We suppose it is fairly to be gathered from the record, that there was a suit at law between the parties, about the flowing-back of the waters of the river from defendant’s dam upon the lands of complainants. This suit was in right of Almira Lunnnery, the holder of the legal title to the land. The defendants admit by their answer, that the suit was bought for two thousand dollars damages, for obstructing and delaying complainant’s work, and destroying their mill-site, by backwater, but allege that complainants claimed no other reliefj
It is not shown in the record, what damages were awarded to complainants in said action; nor, in the absence of the record in the suit at law, can we undertake to determine definitely, what questions were adjudicated and settled by it." It is certain, however, that an action may have been brought, as alleged by complainants, and as admitted by defendants, and still no question put in issue or decided at all affecting defendants’ rights under their license, and without settling any issue or matter upon which complainants can found their right to an injunction against defendants, or any claim to demolish their dam.

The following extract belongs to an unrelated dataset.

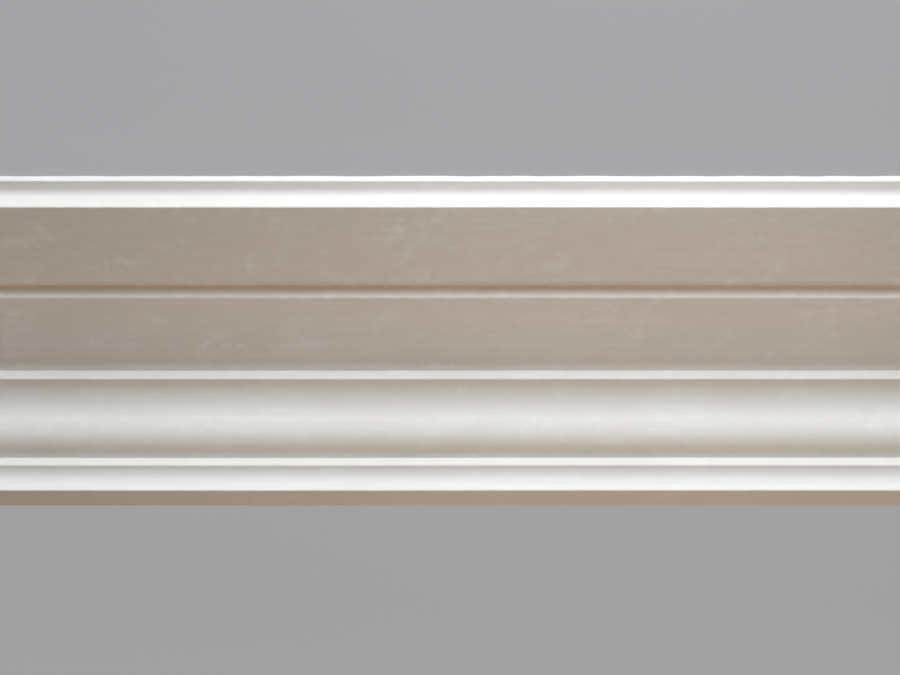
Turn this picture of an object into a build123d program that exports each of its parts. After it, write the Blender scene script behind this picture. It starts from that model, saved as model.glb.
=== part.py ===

The statute authorizing the condemnation of land for mill sites, and the assessment of the damages of the proprietors of the land to be affected by the erection of the mill dam, under the writ of ad quod damnum, expressly provides that no inquest of a jury, nor any judgment thereon, shall bar any action which might have been maintained, if said act had not been passed, unless the prosecution, or action, was actually foreseen and the damages estimated upon the inquest. Sec. 8 of Act of Jan. 24, 1853.
The damages awarded to complainants may, as alleged by them, not have been foreseen and estimated by the jury on the inquest. In such event, the judgment for damages, is no ground for an injunction against the owners of the mill dam; it does not affect their rights under their license ;
The judgment and decree of the district court will be reversed, the injunction dissolved, and the - complainants’ bill dismissed.